Conservation of Sri Lanka’s irreplaceable indigenous flora and fauna together with their natural habitats is a national priority. The Department of Wildlife Conservation (DWC) is the principle government institution responsible for the protection of wildlife resources of the country over its entire land and sea territories. DWC also bears the legal authority to establish and manage the network of Wildlife Protected Areas (WLPAs) of the country, which at present exceeds a total area of 8500 km2; 13% of Sri Lanka’s land surface. Following table illustrates the categories and the quantities of wildlife protected areas that have been declared by Department of Wildlife Conservation.

Apart from preserving the biological resources rich in diversity together with their natural habitats, the network of WLPAs protects almost all the large scale reservoirs of the country which provide water for agriculture and generation of hydro-power. Since 1950s, all the reservoirs in the GalOyaValley including Senanayake Samudra, all Mahaweli reservoirs and those fed with Mahaweli water in the Central and North Central Provinces, all the reservoirs in the Southern Part of the country including Udawalawa, Mau Ara, Lunugamvehera and Veheragala, are protected together with their catchment areas, within the network of WLPAs. Total number of reservoirs which provides water for agriculture and Hydro-power generation within the WLPAs exceeds 40.

Upper catchments of the major rivers of Sri Lanka, viz. Mahaweli, Kalu, Kelani and Walawe also fall within the Wildlife reserves such as Peak Wilderness Nature Reserve and Horton Plains National Park.
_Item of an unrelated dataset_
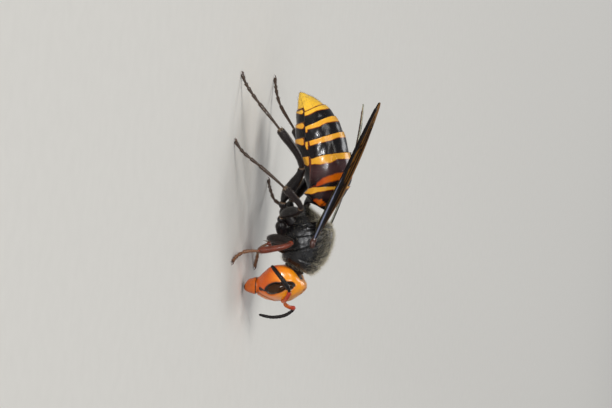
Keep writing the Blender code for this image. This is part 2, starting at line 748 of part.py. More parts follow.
def limb(name, points, start_way, end_way, radii, kind, steps):
    # A leg piece whose two ends are bevelled round the joint.
    bm = bmesh.new()
    path = smooth_path(points, start_way, end_way, steps)
    radii = radius_list(radii, steps)
    path = [path[0], path[0] + start_way.normalized() * JOINT_BEVEL] + path[1:-1] + \
        [path[-1] - end_way.normalized() * JOINT_BEVEL, path[-1]]
    radii = [radii[0] * JOINT_END] + radii + [radii[-1] * JOINT_END]
    tube(bm, path, radii, LEG_SIDES, start_way, end_way)
    return add_node(name, bm, [kind])


def scaled(rows, factor):
    return [(place, value * factor) for place, value in rows]


def spike(points, radius, kind):
    # A short tapering spur or claw, to be fused to a limb.
    bm = bmesh.new()
    start_way, end_way = points[1] - points[0], points[-1] - points[-2]
    path = smooth_path(points, start_way, end_way, SPIKE_STEPS)
    radii = [radius * (1 - SPIKE_TAPER * k / SPIKE_STEPS) for k in range(SPIKE_STEPS + 1)]
    tube(bm, path, radii, SPIKE_SIDES, start_way, end_way)
    keep_above_floor(bm)
    return add_node("spike", bm, [kind])


def keep_above_floor(bm):
    for vert in bm.verts:
        vert.co.z = max(vert.co.z, 0.0)


def tarsus_radii(steps):
    # Five tarsal pieces, each thin at its start and flared at its end.
    radii = []
    for k in range(steps + 1):
        place = k / steps
        low = max(cut for cut in TARSUS_CUTS[:-1] if cut <= place + 1e-6)
        high = min(cut for cut in TARSUS_CUTS[1:] if cut > low)
        part = (place - low) / (high - low)
        radii.append(TARSUS_THIN + (TARSUS_THICK - TARSUS_THIN) * part)
    return radii


def make_leg(label, places):
    pair, side_label = label.split("_")
    side = 1 if side_label == "l" else -1
    joints = [Vector(place) for place in places]
    coxa_tip, root, knee, ankle, first, fourth, claw = joints
    seat_place, seat_below = COXA_SEATS[pair]
    seat, out = thorax_seat(seat_place, seat_below, side)
    scale = LEG_SCALE[pair]
    kind = "fore_leg" if pair == "fore" else "leg"

    hip_way = joint_way(coxa_tip, root, knee)
    knee_way = joint_way(root, knee, ankle)
    ankle_way = joint_way(knee, ankle, first)
    half = GAP / 2
    limb(pair + "_coxa_" + side_label, [seat + out * GAP, coxa_tip, root - hip_way * half],
         out, hip_way, scaled(COXA_RADII, scale), "leg", LIMB_STEPS)
    limb(pair + "_femur_" + side_label, [root + hip_way * half, knee - knee_way * half],
         hip_way, knee_way, scaled(FEMUR_RADII, scale), "leg", LIMB_STEPS)
    tibia = limb(pair + "_tibia_" + side_label, [knee + knee_way * half, ankle - ankle_way * half],
                 knee_way, ankle_way, scaled(TIBIA_RADII, scale), kind, TIBIA_STEPS)
    shin = (ankle - knee).normalized()
    foot = (first - ankle).normalized()
    away = (shin - foot - shin * (shin - foot).dot(shin)).normalized()
    sideways = shin.cross(away)
    end_radius = TIBIA_RADII[-1][1] * scale
    spurs = []
    for lean in SPURS[pair]:
        way = (away + sideways * lean).normalized()
        base = ankle - shin * (GAP + SPUR_RADIUS * 2) + way * (end_radius - SPUR_RADIUS)
        tip = base + (shin + way * SPUR_LEAN).normalized() * SPUR_LENGTH
        spurs.append(spike([base, base.lerp(tip, 0.5) + way * SPUR_RADIUS / 2, tip], SPUR_RADIUS, kind))
    fuse(tibia, spurs)

    bm = bmesh.new()
    end_way = claw - fourth
    path = smooth_path([ankle + ankle_way * half, first, fourth, claw], ankle_way, end_way, TARSUS_STEPS)
    tube(bm, path, tarsus_radii(TARSUS_STEPS), TARSUS_SIDES, ankle_way, end_way)
    keep_above_floor(bm)
    tarsus = add_node(pair + "_tarsus_" + side_label, bm, [kind])
    level = Vector((end_way.x, end_way.y, 0)).normalized()
    across = Vector((-level.y, level.x, 0))
    claws = []
    for lean in (-CLAW_SPREAD, CLAW_SPREAD):
        way = (level + across * lean).normalized()
        base = claw - level * CLAW_RADIUS + way * CLAW_RADIUS / 2
        tip = base + way * CLAW_LENGTH
        middle = base.lerp(tip, 0.55) + Vector((0, 0, CLAW_ARCH))
        tip.z = CLAW_TIP_HEIGHT
        claws.append(spike([base, middle, tip], CLAW_RADIUS, kind))
    fuse(tarsus, claws)


def main():
    clear_scene()
    make_head()
    make_mandibles()
    make_antennae()
    make_thorax()
    make_gaster()
    make_wings()
    for label, places in LEGS.items():
        make_leg(label, places)


main()
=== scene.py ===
import math
import bmesh
import bpy
import numpy as np
from mathutils import Matrix, Vector


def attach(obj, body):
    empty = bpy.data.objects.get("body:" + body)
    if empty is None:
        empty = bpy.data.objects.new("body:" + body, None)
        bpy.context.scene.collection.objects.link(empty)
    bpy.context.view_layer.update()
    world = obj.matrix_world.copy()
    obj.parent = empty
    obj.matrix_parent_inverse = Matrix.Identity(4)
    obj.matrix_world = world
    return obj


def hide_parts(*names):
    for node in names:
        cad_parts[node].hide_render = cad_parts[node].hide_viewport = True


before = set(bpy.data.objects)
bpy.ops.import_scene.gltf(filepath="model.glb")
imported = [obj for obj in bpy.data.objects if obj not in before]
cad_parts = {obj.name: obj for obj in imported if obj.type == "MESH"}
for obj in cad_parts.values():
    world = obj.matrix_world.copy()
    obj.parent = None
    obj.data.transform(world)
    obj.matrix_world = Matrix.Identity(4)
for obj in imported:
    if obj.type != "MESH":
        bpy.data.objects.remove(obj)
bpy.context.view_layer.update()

# Asian giant hornet, a still life-size museum model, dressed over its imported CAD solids.
# Every shape is worked out in the hornet's own millimetres: the origin is the floor point under
# the jaw tips, +X is forward, +Y is its left side and +Z is up. addPiece() and hairMesh() turn them
# into metres.
mm = 0.001
modelShift = np.array([16.44, 0.265, 0.0])  # moves that origin under the middle of the whole box
leastHeight = 0.004                         # mm that every piece stays above the floor
footHeight = 0.005                          # the same for leg rings, spurs and claws
draw = np.random.default_rng(7)
scene = bpy.context.scene


# Small tools for shapes, materials and pieces.

def hexColour(text, alpha=1.0):
    # An sRGB hex colour as the linear colour that a shader wants.
    parts = [int(text[k:k + 2], 16) / 255 for k in (0, 2, 4)]
    return [p / 12.92 if p <= 0.04045 else ((p + 0.055) / 1.055) ** 2.4 for p in parts] + [alpha]


def rowsAt(rows, places):
    # Values at many places at once, read from a smooth curve through the keyed rows.
    table = np.array(rows, float)
    places = np.asarray(places, float)
    at, values = table[:, 0], table[:, 1:]
    slopes = np.gradient(values, at, axis=0)
    low = np.clip(np.searchsorted(at, places) - 1, 0, len(at) - 2)
    span = (at[low + 1] - at[low])[..., None]
    t = np.clip((places - at[low])[..., None] / span, 0, 1)
    rise = (3 - 2 * t) * t * t
    mixed = values[low] * (1 - rise) + values[low + 1] * rise
    mixed = mixed + slopes[low] * (t * (1 - t) ** 2 * span) + slopes[low + 1] * (t * t * (t - 1) * span)
    return np.moveaxis(mixed, -1, 0)


def straightAt(rows, places):
    # The same with straight lines between rows of one value each.
    at, values = np.array(rows, float).T
    return np.interp(places, at, values)


def powerPart(value, power):
    return np.sign(value) * np.abs(value) ** (2.0 / power)


def roundAngles(sides):
    return 2 * np.pi * np.arange(sides) / sides


def hump(value, reach):
    return np.exp(-(value / reach) ** 2)


def ramp(low, high, value):
    t = np.clip((value - low) / (high - low), 0, 1)
    return t * t * (3 - 2 * t)


def unit(vectors):
    vectors = np.asarray(vectors, float)
    return vectors / np.maximum(np.linalg.norm(vectors, axis=-1, keepdims=True), 1e-9)


def ripple(points, size, seed):
    # Smooth uneven values from about -1 to 1 over points, each swell about size mm across.
    own = np.random.default_rng(seed)
    total = np.zeros(points.shape[:-1])
    for _ in range(9):
        way = unit(own.normal(size=3)) * own.uniform(0.6, 1.6) * 2 * math.pi / size
        total += np.sin(points @ way + own.uniform(0, 6.3))
    return total / 3.2


def gridNormals(grid):
    # Outward directions of a closed tube of rings, from the neighbours along and around.
    along = np.gradient(grid, axis=0)
    around = np.roll(grid, -1, axis=1) - np.roll(grid, 1, axis=1)
    way = unit(np.cross(around, along))
    middle = grid.mean(axis=1, keepdims=True)
    if (way * (grid - middle)).sum() < 0:
        way = -way
    return way


def gridFaces(rings, sides, closed=True):
    k = np.arange(rings - 1)[:, None]
    j = np.arange(sides if closed else sides - 1)[None, :]
    after = (j + 1) % sides
    return np.stack([k * sides + j, k * sides + after, (k + 1) * sides + after,
                     (k + 1) * sides + j], -1).reshape(-1, 4).tolist()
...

Main functions of the DWC can be broadly listed as follows;

  • To develop national strategic plans and programmes for conservation of wildlife keeping in line with the appropriate national and international policies.
  • To protect representative samples of all ecosystems, including sites of special scientific interest; expand and link protected areas wherever necessary to ensure the survival of viable populations of wildlife.
  • To identify, classify and manage all protected areas, based on appropriate scentific research and regulations, and then monitor the status of each protected area.
  • To prepare and implement recovery plans for endangered species.
  • To facilitate eco-tourism in PAs, with due consideration to the conservation of the ecosystems concerned.
  • To implement the Fauna and Flora Protection Ordinance and other regulations to minimize illegal exploitation of wildlife resources.
  • To encourage scientific research relevant to the management of the wildlife resources in Sri Lanka.
  • To strengthen the capabilities of the staff of the DWC through the provision of training, encouragement and motivation.
  • To promote conservation through education and awareness programmes.
  • To encourage public participation in conservation activities and assist the communities living around PAs to improve their socio-economic conditions, in order to reduce dependency on PA resources.